Task objective >>
Reproduce exactly the lines from the one containing "check(doc, [dish])" down to the one containing "zip(*points))), Vector(map(max, zip(*points)))", including both of those lines, and nothing else.

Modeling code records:

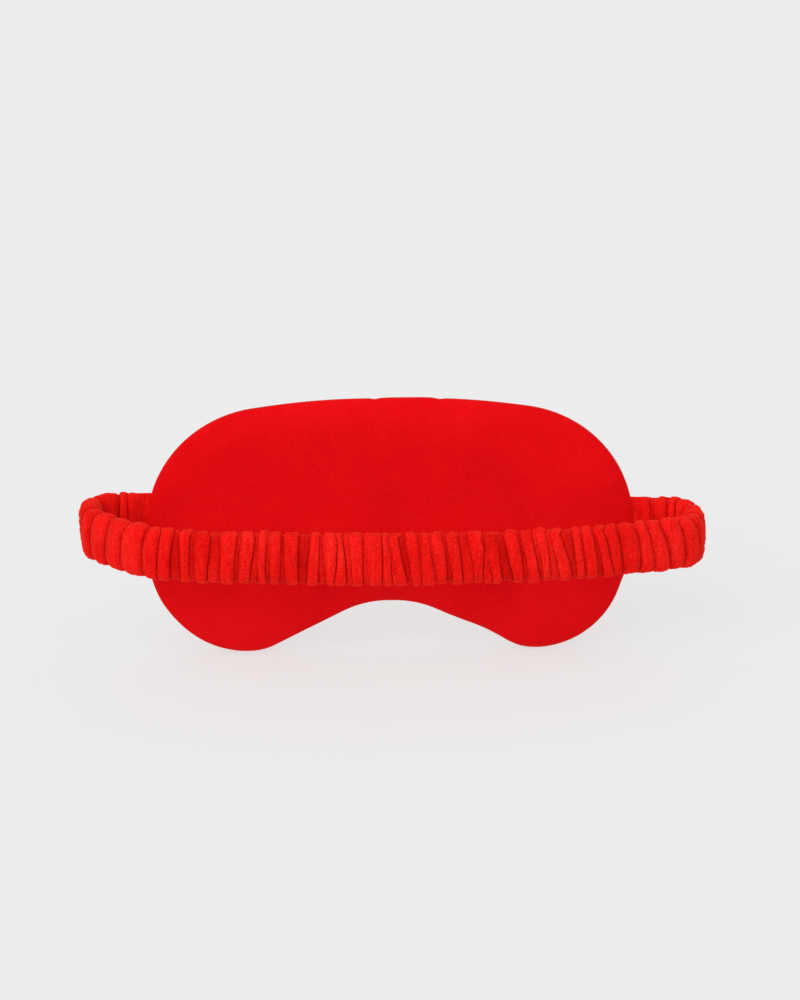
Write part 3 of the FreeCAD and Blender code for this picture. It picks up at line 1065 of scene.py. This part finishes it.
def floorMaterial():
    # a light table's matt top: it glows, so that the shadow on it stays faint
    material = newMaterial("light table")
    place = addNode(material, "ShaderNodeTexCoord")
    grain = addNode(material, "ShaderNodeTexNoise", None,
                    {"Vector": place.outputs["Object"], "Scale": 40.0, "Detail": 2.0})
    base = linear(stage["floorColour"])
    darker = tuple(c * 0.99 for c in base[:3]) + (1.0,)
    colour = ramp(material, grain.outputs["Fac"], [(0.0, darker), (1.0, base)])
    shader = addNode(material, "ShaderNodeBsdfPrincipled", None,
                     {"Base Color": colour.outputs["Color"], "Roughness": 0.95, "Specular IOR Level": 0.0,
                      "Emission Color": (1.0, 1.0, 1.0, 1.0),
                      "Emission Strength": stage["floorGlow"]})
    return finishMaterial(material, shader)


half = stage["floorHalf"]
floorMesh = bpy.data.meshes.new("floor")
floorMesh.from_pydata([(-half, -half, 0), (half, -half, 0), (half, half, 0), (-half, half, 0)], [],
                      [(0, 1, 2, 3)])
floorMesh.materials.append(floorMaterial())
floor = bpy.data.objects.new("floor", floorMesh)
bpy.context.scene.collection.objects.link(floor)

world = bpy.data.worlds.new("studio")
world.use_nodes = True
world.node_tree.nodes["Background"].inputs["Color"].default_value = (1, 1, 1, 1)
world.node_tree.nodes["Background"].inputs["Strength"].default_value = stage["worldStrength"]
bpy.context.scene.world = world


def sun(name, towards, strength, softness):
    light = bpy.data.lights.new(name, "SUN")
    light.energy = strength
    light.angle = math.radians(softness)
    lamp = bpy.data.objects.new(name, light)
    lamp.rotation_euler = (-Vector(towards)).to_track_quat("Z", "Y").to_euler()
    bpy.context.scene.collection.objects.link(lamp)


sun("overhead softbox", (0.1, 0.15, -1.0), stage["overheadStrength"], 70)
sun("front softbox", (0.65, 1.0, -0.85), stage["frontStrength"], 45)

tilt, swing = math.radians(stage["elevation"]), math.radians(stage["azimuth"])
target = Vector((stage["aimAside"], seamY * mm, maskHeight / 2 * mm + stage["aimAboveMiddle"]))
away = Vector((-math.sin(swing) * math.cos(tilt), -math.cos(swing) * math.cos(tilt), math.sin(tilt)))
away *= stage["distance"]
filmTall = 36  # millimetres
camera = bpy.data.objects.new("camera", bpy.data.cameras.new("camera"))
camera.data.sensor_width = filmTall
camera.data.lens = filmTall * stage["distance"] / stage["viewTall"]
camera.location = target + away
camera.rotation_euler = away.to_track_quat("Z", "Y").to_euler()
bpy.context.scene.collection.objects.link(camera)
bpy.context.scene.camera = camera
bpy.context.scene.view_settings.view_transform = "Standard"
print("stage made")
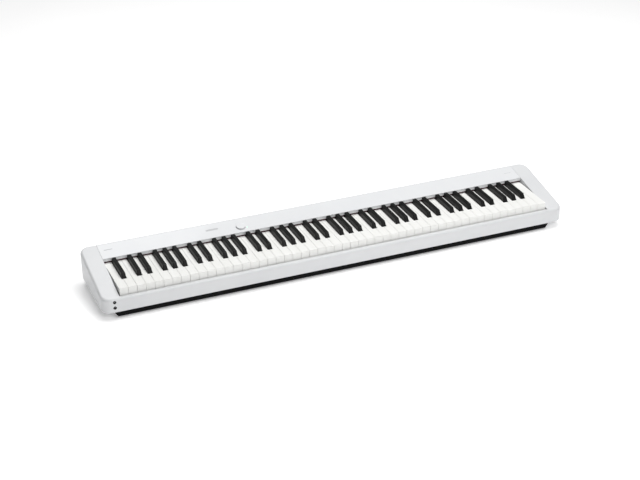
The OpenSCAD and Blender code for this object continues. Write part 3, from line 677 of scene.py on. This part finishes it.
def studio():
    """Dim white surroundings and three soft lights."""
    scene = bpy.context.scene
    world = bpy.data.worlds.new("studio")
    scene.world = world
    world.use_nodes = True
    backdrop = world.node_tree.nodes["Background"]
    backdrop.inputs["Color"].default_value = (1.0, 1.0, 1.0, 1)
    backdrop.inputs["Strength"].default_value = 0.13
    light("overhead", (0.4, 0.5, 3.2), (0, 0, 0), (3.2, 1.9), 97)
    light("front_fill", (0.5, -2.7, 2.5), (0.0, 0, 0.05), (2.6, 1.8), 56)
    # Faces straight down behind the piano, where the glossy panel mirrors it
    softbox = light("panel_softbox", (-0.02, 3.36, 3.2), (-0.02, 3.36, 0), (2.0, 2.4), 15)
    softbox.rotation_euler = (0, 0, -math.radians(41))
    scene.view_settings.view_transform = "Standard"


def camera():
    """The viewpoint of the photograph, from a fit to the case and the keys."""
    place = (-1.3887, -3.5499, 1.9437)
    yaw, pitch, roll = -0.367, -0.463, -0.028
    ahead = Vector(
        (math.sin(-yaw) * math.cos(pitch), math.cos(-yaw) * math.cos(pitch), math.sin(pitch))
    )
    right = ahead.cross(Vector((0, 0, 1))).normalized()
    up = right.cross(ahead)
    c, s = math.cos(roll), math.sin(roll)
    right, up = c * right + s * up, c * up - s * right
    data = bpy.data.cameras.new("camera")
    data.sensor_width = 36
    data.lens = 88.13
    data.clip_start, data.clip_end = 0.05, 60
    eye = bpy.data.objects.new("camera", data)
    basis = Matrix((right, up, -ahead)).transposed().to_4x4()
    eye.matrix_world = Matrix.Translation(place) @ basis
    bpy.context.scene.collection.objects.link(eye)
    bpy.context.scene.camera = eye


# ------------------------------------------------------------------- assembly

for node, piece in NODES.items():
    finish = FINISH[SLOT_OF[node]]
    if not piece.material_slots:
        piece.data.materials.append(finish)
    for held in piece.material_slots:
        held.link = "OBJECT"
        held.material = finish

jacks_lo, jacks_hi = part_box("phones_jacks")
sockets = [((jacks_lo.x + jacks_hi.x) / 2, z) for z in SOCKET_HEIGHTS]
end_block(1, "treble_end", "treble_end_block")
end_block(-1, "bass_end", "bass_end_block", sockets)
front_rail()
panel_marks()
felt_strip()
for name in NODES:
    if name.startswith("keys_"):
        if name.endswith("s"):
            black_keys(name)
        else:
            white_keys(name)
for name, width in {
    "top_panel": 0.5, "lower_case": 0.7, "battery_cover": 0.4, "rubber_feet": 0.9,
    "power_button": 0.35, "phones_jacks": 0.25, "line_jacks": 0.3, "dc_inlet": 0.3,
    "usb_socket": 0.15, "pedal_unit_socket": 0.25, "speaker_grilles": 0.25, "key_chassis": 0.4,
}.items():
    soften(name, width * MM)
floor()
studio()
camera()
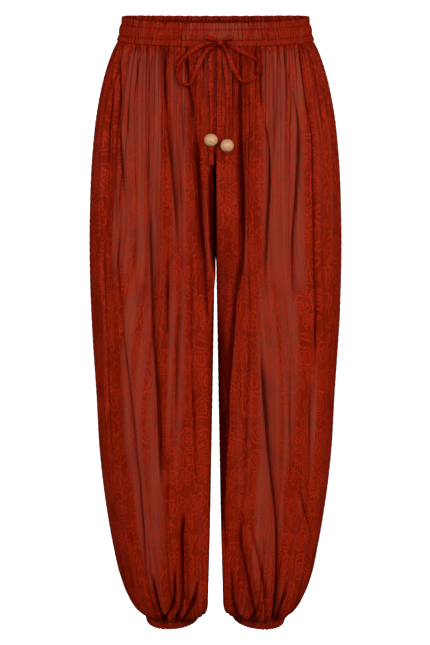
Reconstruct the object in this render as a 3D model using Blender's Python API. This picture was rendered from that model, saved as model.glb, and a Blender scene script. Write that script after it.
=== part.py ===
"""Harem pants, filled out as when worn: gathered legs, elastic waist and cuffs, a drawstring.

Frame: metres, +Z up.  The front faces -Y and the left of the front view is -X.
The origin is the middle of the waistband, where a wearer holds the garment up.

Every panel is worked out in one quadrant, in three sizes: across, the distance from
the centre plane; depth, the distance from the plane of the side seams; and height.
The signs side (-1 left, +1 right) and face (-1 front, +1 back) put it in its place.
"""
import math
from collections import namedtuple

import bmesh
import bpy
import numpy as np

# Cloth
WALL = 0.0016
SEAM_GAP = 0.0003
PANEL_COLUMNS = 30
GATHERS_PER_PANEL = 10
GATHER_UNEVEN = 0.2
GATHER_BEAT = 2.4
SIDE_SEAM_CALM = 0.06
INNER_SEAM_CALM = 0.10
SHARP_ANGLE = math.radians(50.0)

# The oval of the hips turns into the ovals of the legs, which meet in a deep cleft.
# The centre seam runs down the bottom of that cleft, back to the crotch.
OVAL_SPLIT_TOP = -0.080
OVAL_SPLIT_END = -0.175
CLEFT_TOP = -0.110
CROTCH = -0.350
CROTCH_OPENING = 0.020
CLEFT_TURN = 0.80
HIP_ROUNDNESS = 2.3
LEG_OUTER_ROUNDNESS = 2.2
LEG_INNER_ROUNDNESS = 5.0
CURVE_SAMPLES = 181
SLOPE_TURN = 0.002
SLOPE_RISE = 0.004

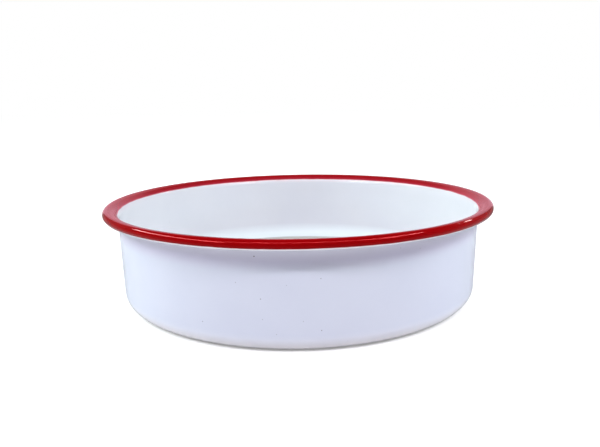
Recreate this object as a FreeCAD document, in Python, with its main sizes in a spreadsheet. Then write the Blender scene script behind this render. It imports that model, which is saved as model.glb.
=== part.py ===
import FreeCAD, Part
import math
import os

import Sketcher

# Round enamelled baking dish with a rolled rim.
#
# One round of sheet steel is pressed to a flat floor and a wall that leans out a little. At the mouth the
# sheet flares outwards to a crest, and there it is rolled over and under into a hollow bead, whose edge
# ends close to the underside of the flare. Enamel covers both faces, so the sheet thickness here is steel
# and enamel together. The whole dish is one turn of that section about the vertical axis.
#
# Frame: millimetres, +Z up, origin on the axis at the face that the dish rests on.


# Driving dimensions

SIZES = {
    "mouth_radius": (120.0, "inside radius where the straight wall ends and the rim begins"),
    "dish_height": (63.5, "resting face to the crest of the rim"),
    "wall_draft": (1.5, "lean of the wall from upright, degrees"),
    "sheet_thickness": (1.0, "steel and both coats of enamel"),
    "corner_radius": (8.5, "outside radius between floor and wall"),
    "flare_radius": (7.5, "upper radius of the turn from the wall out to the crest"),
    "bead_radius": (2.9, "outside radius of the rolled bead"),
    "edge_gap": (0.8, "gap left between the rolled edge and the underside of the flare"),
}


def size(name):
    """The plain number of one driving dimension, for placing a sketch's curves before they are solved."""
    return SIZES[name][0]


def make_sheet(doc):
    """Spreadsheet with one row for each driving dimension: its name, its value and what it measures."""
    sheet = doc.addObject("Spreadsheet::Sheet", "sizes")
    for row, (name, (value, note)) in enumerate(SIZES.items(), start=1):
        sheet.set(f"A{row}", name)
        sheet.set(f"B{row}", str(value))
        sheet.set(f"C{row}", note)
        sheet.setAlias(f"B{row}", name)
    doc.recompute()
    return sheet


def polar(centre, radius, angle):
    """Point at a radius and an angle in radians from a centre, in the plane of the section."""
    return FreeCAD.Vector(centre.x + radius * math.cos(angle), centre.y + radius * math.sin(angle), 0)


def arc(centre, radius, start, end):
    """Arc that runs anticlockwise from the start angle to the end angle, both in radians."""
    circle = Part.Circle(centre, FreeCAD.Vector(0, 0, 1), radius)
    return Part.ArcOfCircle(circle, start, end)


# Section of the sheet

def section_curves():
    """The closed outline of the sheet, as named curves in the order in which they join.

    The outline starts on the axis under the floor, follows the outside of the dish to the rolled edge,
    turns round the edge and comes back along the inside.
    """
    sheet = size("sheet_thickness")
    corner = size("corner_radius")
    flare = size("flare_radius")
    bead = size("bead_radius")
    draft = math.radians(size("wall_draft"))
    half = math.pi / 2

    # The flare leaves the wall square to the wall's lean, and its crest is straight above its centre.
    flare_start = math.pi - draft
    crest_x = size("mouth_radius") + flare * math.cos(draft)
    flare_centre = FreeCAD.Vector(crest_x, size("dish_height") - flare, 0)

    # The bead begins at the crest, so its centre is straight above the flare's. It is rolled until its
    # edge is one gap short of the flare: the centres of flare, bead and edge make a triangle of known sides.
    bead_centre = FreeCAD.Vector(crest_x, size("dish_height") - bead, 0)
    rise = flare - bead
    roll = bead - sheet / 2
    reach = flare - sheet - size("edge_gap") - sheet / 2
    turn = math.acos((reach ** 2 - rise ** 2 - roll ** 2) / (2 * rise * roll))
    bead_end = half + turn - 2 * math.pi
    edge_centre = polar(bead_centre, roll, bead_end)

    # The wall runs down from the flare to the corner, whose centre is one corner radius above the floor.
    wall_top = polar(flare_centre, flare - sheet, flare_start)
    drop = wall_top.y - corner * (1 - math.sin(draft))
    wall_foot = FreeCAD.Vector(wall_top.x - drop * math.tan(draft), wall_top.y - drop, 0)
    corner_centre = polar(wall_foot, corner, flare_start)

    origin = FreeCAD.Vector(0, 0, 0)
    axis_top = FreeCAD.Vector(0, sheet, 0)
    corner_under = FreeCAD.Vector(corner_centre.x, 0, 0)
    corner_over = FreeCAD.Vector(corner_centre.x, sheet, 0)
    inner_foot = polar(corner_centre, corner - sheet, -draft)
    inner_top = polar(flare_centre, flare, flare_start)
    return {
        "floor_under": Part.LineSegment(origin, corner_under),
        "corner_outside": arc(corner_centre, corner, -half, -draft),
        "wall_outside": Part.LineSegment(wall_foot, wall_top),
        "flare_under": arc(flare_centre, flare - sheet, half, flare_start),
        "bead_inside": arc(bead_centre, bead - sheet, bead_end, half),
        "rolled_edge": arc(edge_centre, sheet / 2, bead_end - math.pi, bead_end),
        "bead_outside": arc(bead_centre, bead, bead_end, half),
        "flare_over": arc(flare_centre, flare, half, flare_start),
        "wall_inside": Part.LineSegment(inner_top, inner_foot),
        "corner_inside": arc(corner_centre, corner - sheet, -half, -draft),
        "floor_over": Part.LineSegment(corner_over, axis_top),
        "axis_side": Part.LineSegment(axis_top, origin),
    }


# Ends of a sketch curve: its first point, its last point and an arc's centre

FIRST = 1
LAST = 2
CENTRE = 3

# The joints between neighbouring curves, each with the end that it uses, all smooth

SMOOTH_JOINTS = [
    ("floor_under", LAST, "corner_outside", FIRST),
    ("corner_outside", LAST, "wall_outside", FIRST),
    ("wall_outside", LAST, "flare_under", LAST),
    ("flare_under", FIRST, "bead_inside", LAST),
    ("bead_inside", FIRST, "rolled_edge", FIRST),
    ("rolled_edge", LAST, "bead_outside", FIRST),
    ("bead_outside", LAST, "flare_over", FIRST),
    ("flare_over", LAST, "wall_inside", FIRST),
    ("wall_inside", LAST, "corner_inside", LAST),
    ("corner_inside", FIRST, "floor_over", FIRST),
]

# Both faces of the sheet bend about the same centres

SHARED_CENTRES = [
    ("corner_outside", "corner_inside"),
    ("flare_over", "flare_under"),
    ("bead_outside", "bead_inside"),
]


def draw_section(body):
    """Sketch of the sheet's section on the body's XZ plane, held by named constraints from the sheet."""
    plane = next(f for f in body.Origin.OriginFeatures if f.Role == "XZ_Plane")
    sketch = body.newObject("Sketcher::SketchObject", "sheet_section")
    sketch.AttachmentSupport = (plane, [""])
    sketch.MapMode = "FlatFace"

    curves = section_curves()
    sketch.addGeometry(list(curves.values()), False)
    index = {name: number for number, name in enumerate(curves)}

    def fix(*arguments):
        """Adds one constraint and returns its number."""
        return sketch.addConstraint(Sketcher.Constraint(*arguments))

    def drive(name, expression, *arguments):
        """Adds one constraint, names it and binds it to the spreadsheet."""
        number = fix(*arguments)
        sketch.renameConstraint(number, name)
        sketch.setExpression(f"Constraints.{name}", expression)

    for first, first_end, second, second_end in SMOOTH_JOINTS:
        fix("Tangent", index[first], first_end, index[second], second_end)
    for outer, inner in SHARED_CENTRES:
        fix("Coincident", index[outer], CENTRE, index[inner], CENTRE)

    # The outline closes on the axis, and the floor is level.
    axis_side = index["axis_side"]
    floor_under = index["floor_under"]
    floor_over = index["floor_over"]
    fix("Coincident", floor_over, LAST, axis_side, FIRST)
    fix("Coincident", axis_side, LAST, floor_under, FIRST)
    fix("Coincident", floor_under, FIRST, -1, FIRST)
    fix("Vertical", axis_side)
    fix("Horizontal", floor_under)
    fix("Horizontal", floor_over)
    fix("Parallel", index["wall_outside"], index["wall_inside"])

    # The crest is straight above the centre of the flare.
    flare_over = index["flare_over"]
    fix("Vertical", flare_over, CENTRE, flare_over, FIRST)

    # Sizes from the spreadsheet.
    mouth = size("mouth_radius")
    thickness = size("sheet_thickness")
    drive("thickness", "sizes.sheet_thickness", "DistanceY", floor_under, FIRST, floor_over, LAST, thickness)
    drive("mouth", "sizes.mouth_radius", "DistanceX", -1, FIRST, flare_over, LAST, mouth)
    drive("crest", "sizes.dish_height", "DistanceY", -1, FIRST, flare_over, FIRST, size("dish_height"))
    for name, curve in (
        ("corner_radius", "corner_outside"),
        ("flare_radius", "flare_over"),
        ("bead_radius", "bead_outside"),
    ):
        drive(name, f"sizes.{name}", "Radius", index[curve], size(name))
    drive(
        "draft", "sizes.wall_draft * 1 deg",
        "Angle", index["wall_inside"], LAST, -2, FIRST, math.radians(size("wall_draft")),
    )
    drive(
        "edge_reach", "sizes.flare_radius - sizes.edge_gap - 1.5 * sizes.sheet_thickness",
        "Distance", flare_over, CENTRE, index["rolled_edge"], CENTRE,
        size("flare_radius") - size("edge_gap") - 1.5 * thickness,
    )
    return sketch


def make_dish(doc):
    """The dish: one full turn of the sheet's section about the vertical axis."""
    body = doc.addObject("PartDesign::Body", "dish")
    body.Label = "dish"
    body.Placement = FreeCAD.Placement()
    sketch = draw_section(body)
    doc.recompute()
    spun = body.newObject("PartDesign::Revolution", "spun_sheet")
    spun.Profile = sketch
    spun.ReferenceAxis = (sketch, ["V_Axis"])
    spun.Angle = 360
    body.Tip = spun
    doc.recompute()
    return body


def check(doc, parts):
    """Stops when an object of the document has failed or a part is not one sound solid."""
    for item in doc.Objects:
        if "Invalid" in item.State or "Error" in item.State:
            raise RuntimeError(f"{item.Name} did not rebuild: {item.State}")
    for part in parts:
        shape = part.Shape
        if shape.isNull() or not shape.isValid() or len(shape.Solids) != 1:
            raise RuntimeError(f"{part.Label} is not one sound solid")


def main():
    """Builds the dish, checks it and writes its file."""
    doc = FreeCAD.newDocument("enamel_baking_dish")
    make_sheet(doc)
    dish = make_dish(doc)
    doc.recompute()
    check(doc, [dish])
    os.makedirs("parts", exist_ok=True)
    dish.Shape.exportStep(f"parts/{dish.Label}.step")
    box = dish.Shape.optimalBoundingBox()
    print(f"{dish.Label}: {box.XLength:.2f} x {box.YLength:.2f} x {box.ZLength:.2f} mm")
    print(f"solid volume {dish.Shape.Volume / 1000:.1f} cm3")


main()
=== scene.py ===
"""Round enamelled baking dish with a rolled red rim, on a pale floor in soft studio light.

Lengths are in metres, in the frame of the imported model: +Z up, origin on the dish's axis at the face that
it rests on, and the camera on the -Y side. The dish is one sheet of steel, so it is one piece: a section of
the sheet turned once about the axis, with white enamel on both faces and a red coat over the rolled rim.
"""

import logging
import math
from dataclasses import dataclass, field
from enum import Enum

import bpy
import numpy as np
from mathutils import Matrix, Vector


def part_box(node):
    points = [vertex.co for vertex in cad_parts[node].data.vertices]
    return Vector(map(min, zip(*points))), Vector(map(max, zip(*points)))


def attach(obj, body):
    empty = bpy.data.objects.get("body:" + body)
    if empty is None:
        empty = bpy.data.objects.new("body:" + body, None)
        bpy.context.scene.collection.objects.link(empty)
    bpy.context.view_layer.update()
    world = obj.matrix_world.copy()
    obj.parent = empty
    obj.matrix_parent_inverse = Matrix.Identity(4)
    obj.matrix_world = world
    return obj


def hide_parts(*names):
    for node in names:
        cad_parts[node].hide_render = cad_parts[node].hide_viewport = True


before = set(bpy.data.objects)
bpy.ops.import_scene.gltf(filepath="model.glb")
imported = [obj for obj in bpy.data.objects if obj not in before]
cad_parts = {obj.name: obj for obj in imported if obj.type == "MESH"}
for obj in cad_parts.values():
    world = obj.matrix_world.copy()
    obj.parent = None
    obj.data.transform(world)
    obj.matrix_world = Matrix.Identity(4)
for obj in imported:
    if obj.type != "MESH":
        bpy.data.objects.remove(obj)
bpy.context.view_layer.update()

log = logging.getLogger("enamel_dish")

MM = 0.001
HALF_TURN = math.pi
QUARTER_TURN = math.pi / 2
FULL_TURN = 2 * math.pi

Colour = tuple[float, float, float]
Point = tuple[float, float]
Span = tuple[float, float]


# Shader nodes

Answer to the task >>
    check(doc, [dish])
    os.makedirs("parts", exist_ok=True)
    dish.Shape.exportStep(f"parts/{dish.Label}.step")
    box = dish.Shape.optimalBoundingBox()
    print(f"{dish.Label}: {box.XLength:.2f} x {box.YLength:.2f} x {box.ZLength:.2f} mm")
    print(f"solid volume {dish.Shape.Volume / 1000:.1f} cm3")


main()
=== scene.py ===
"""Round enamelled baking dish with a rolled red rim, on a pale floor in soft studio light.

Lengths are in metres, in the frame of the imported model: +Z up, origin on the dish's axis at the face that
it rests on, and the camera on the -Y side. The dish is one sheet of steel, so it is one piece: a section of
the sheet turned once about the axis, with white enamel on both faces and a red coat over the rolled rim.
"""

import logging
import math
from dataclasses import dataclass, field
from enum import Enum

import bpy
import numpy as np
from mathutils import Matrix, Vector


def part_box(node):
    points = [vertex.co for vertex in cad_parts[node].data.vertices]
    return Vector(map(min, zip(*points))), Vector(map(max, zip(*points)))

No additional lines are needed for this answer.